Watermelon Extract May Significantly Reduce Blood Pressure
New research also highlights the role of watermelon nutrients on heart attack prevention via a significant reduction in blood pressure. Obese study participants who received citrulline and arginine supplements derived from watermelon extract significantly improved blood pressure and cardiac stress while resting and undergoing a stressful cold-water test. According to the researchers:
“Watermelon supplementation reduced aortic BP [blood pressure] and myocardial oxygen demand during CPT [cold pressor test] and the magnitude of the cold-induced increase in wave reflection in obese adults with hypertension. Watermelon may provide cardioprotection by attenuating cold-induced aortic hemodynamic responses.”
Remember, in your body, the citrulline in watermelon is converted into L-arginine, a precursor to nitric oxide. Adequate nitric oxide is required to enable your blood vessels to stay relaxed and open for blood flow, which is one reason why it may help lower blood pressure.
Watermelon for Inflammation and More
What else is watermelon good for? It’s rich in anti-inflammatory substances. For instance, watermelon contains the anti-inflammatory, antioxidant lycopene, cucurbitacin E, or triterpenoid, which reduces the activity of the pain inflammation-causing enzyme cyclooxygenase – the same enzyme blocked by COX-2 inhibitors, which include most NSAIDs like aspirin and ibuprofen. While being very low in calories (about 46 calories in a cup), watermelon also contains an impressive variety of other important nutrients in which many people are lacking, including:
- Vitamin C
- Vitamin B6
- Vitamin A
How to Pick the Perfect Watermelon
Cutting into a watermelon and finding out it lacks flavor is disappointing. There’s a trick you can use to pick out a ripe watermelon, either from your favorite Stutzmans Garden Center or your own melon patch. Look for a pale, buttery-yellow spot (not white or green) on the bottom. This is where the watermelon sits on the ground ripening, and it’s one of the best indicators of ripeness you can use (even commercial watermelon pickers use this as a gauge).19 Other tricks for picking a ripe watermelon include:
- It should be heavy for its size.
- Smooth rind with a dull top (the top is the side opposite the ground spot)
- The thump test (this is controversial, but ripe watermelon is said to have a hollow bass sound)
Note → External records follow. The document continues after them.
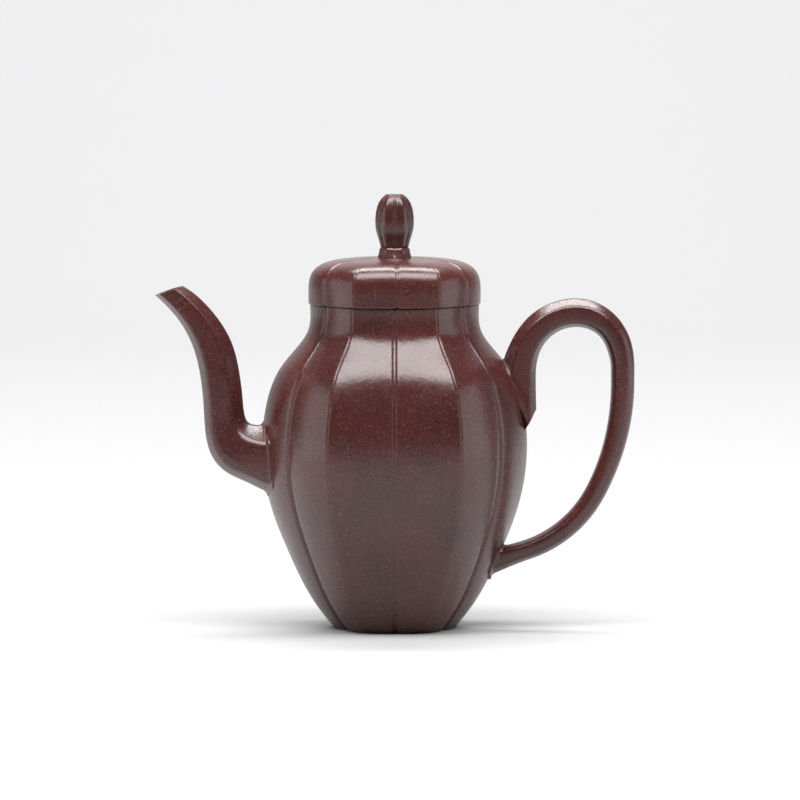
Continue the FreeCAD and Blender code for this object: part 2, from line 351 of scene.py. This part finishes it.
ROOT_SUNK = 1.0 * MM
ROOT_FILLET = 1.4 * MM
ROOT_MARGIN = 6
ROOT_EASE = 1.5
LIMB_STEPS = 400
CORNER_STEPS = 6
LIP_INSET = 0.965
LIP_ROUND = 0.05


def facet_ring(low_x, low_z, high_x, high_z, depth, soft, facets, share=1.0):
    """Six-sided section with eased corners, flat towards the two sides of the pot."""
    low = np.array([low_x, 0.0, low_z])
    high = np.array([high_x, 0.0, high_z])
    middle = (low + high) / 2.0
    across = (high - low) / 2.0 * share
    out = np.array([0.0, depth / 2.0 * share, 0.0])
    if share < 1.0:
        angles = np.linspace(0.0, 2.0 * math.pi, 6 * CORNER_STEPS, endpoint=False) + math.pi
        return np.array([middle + across * math.cos(a) + out * math.sin(a) for a in angles])
    low_knee = across * (2.0 * facets[0] - 1.0)
    high_knee = across * (1.0 - 2.0 * facets[1])
    corners = [-across, low_knee - out, high_knee - out, across, high_knee + out, low_knee + out]
    ring = []
    for i, corner in enumerate(corners):
        start = corner + (corners[i - 1] - corner) * soft
        end = corner + (corners[(i + 1) % 6] - corner) * soft
        for t in np.linspace(0.0, 1.0, CORNER_STEPS):
            ring.append(middle + (1 - t) ** 2 * start + 2 * t * (1 - t) * corner + t * t * end)
    return np.array(ring)


def wall_radius(x, y, z):
    """Radius of the pot's outer wall in the direction and at the height of a point."""
    rib = abs(math.atan2(y, x)) / HALF_RIB % 2.0
    share = rib if rib <= 1.0 else 2.0 - rib
    radius = np.interp(z, side[:, 1], side[:, 0])
    return radius * (1.0 - groove_share(z) * sink(share))


def above_wall(point):
    """How far a point stands out of the pot's wall."""
    return math.hypot(point[0], point[1]) - wall_radius(*point)


def limb_rings(stations, facets, root_rings, middle_rings, keep, share=1.0):
    """Rings of a luted-on limb; only near its roots do its lines start and end by themselves."""
    scaled = [(a * MM, b * MM, c * MM, d * MM, e * MM, f) for a, b, c, d, e, f in stations]
    table = flow(scaled, LIMB_STEPS)
    dense = np.array([facet_ring(*row, facets, share) for row in table])
    middles = dense.mean(axis=1)
    spans = []
    for j in range(dense.shape[1]):
        free = [i for i in range(len(dense)) if keep(dense[i, j])]
        spans.append((free[0], free[-1]))
    start = max(first for first, last in spans) + ROOT_MARGIN
    stop = min(last for first, last in spans) - ROOT_MARGIN
    near = np.linspace(0.0, 1.0, root_rings, endpoint=False) ** ROOT_EASE
    rings = []
    for j, (first, last) in enumerate(spans):
        where = list(first + (start - first) * near)
        where += list(np.linspace(start, max(stop, start + 1), middle_rings))
        if last < len(dense) - 1:
            where += list(last - (last - stop) * near[::-1])
        line = np.stack([np.interp(where, range(len(dense)), dense[:, j, k]) for k in range(3)], 1)
        core = np.stack([np.interp(where, range(len(dense)), middles[:, k]) for k in range(3)], 1)
        for i, point in enumerate(line):
            gap = max(above_wall(point), 0.0)
            if gap < ROOT_FILLET and share == 1.0:
                swell = ROOT_FILLET - math.sqrt(ROOT_FILLET ** 2 - (ROOT_FILLET - gap) ** 2)
                away = point - core[i]
                line[i] = point + away / np.linalg.norm(away) * swell
        rings.append(line)
    return np.array(rings).transpose(1, 0, 2)


def tube_faces(rings, around, start=0):
    """Faces that join rings of points, each of the same number, one to the next."""
    faces = []
    for r in range(rings - 1):
        for a in range(around):
            b = (a + 1) % around
            low = start + r * around
            faces.append((low + a, low + b, low + around + b, low + around + a))
    return faces


def spout_rings():
    outside = limb_rings(SPOUT, (LOW_FACET, HIGH_FACET), 26, 74,
                         lambda p: above_wall(p) > -ROOT_SUNK)
    inside = limb_rings(SPOUT, (LOW_FACET, HIGH_FACET), 10, 50,
                        lambda p: above_wall(p) > -ROOT_SUNK, BORE_SHARE)
    mouth = outside[-1]
    centre = mouth.mean(axis=0)
    lip_edge = centre + (mouth - centre) * LIP_INSET
    outside[-1] = outside[-2] * LIP_ROUND + mouth * (1.0 - LIP_ROUND)
    return np.concatenate([outside, [lip_edge], inside[::-1]])


rings = spout_rings()
around = rings.shape[1]
last_ring = (len(rings) - 1) * around
seam = [(last_ring + a, last_ring + (a + 1) % around, (a + 1) % around, a) for a in range(around)]
spout = new_piece("spout", rings.reshape(-1, 3), tube_faces(len(rings), around) + seam)
spout.data.materials.append(burnished)
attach(spout, "pot")
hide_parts("spout_tube")
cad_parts["strainer_dome"].data.materials.clear()
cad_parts["strainer_dome"].data.materials.append(plain)


# ---------------------------------------------------------------- handle
# An ear-shaped loop rolled from one solid strip of clay, pared to soft facets and luted on.
# Its upper root runs down the belly as a spur that ends in one slanted cut.
HANDLE_START = (43.4, 62.0)
SPUR_WIDTH = 13.4
HANDLE_LEGS = [  # bend radius or 0 if straight, degrees or length, width and softness at its end
    (0.0, 26.0, 12.4, 0.12),
    (26.0, 34.0, 10.8, 0.14),
    (19.0, 56.0, 10.5, 0.18),
    (15.5, 66.0, 9.8, 0.36),
    (26.0, 24.0, 9.3, 0.46),
    (0.0, 5.0, 9.3, 0.48),
    (82.0, 28.0, 8.2, 0.48),
    (42.0, 44.0, 7.6, 0.30),
    (0.0, 20.0, 9.8, 0.16),
]
HANDLE_DEPTH = 9.4
SPUR_SOFT = 0.10
OUTER_FACET = 0.28
INNER_FACET = 0.18
CUT_TOP = np.array([50.2, 0.0, 77.7]) * MM
CUT_FOOT = np.array([46.4, 0.0, 71.0]) * MM
CUT_LOWEST_Z = 50.0 * MM
CUT_FARTHEST_X = 51.0 * MM
CUT_SUNK = 0.5


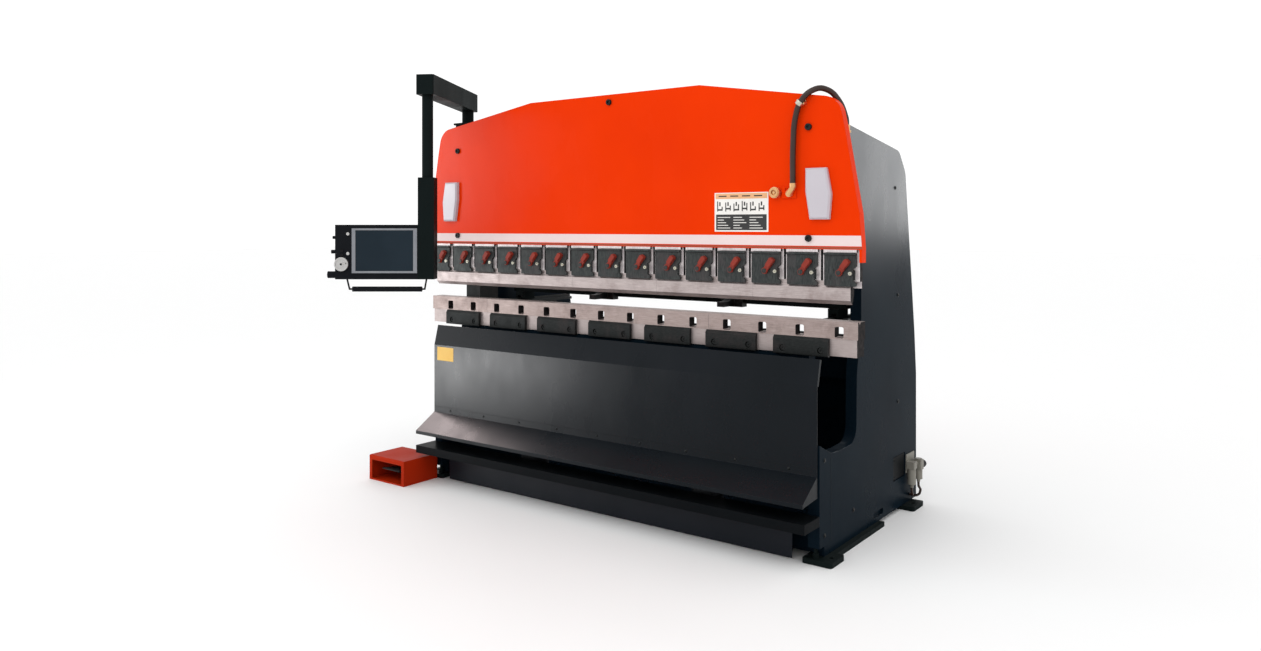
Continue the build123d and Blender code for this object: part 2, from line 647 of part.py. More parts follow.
frame_shape = side_frame_right()
save("left_side_frame", mirror(frame_shape, about=Plane.YZ))
save("right_side_frame", frame_shape - service_recess())
save("foot_pads", foot_pads())
save("cross_beams", cross_beams())
save("rear_cover", rear_cover())
save("kick_plate", kick_plate())
save("step_ledge", step_ledge())
save("table_guides", table_guides())
save("lift_cylinders", [lift_cylinder(-ram_x), lift_cylinder(ram_x)])
save("oil_tank", oil_tank())
save("pump_motor", pump_motor())
save("upper_beam", upper_beam())
save("beam_bolts", beam_bolts())
save("beam_side_covers", beam_side_covers())
save("punch_holders", [punch_holder(x) for x in holder_centres()])
save("clamp_plates", [clamp_plate(x) for x in holder_centres()])
save("clamp_screws", [screw for x in holder_centres() for screw in clamp_screws(x)])
save("upper_punch", upper_punch())
save("pressure_hose", pressure_hose())
save("hose_fittings", hose_fittings())
save("air_regulator", air_regulator())
save("regulator_hose", regulator_hoses())
save("backgauge_rails", backgauge_rails())
save("console_post", console_post())
save("foot_switch_housing", foot_switch_housing())
for number, centre in enumerate(holder_centres(), 1):
    save(f"clamp_lever_{number:02d}", clamp_lever(centre))

save("lower_table", lower_table())
save("ram_rods", [ram_rod(-ram_x), ram_rod(ram_x)])
save("die_rail", die_rail())
save("v_die", v_die())
save("die_clamps", die_clamps())
save("die_clamp_screws", die_clamp_screws())
save("front_cover", front_cover())

save("backgauge_beam", backgauge_beam())
save("backgauge_finger_left", backgauge_finger(-385))
save("backgauge_finger_right", backgauge_finger(540))

save("console_arm", console_arm())
save("console_sleeve", console_sleeve())
save("console_housing", console_housing())
save("screen_bezel", screen_bezel())
save("screen_glass", screen_glass())
save("console_handle", console_handle())
save("handwheel", handwheel())
save("start_button", console_button(1566))
save("select_button", console_button(1452))

save("foot_pedal", foot_pedal())
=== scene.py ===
import math

import bmesh
import bpy
from mathutils import Matrix, Vector


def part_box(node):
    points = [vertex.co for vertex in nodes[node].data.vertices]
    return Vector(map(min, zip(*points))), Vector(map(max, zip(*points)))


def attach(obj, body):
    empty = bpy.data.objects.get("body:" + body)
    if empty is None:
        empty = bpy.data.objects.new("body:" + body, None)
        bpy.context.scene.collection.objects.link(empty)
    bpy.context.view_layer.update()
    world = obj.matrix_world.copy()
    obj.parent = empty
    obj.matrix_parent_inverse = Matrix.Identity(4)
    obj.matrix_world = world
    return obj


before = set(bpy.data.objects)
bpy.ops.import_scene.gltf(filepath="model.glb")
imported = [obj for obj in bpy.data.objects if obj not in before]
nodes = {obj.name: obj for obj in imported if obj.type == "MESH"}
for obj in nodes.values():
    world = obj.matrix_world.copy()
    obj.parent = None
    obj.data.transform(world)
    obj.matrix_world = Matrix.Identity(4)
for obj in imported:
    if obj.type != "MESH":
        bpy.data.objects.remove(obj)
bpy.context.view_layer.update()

scene = bpy.context.scene


# ---- small helpers --------------------------------------------------------------------------
def new_object(name, bm, material, body, smooth=False):
    """Turn a bmesh into a piece that rides on a body, or stands by itself without one."""
    mesh = bpy.data.meshes.new(name)
    bmesh.ops.recalc_face_normals(bm, faces=bm.faces)
    bm.to_mesh(mesh)
    bm.free()
    for face in mesh.polygons:
        face.use_smooth = smooth
    obj = bpy.data.objects.new(name, mesh)
    scene.collection.objects.link(obj)
    obj.data.materials.append(material)
    if body is not None:
        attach(obj, body)
    return obj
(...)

Store your watermelon in a cool area (50-60 degrees F) until it’s cut. Cut watermelon should be refrigerated (and be sure to wipe off your watermelon with a damp cloth before cutting it). Remember, try the rind blended with some lime juice rather than simply tossing it in the trash (choose an organic watermelon, especially if you’ll be eating the rind). One-sixteenth of a medium watermelon contains 11.3 grams of fructose (I recommend keeping your total fructose intake below 25 grams of fructose per day if you’re in good health and below 15 grams a day when overweight have issues with high blood pressure or diabetes).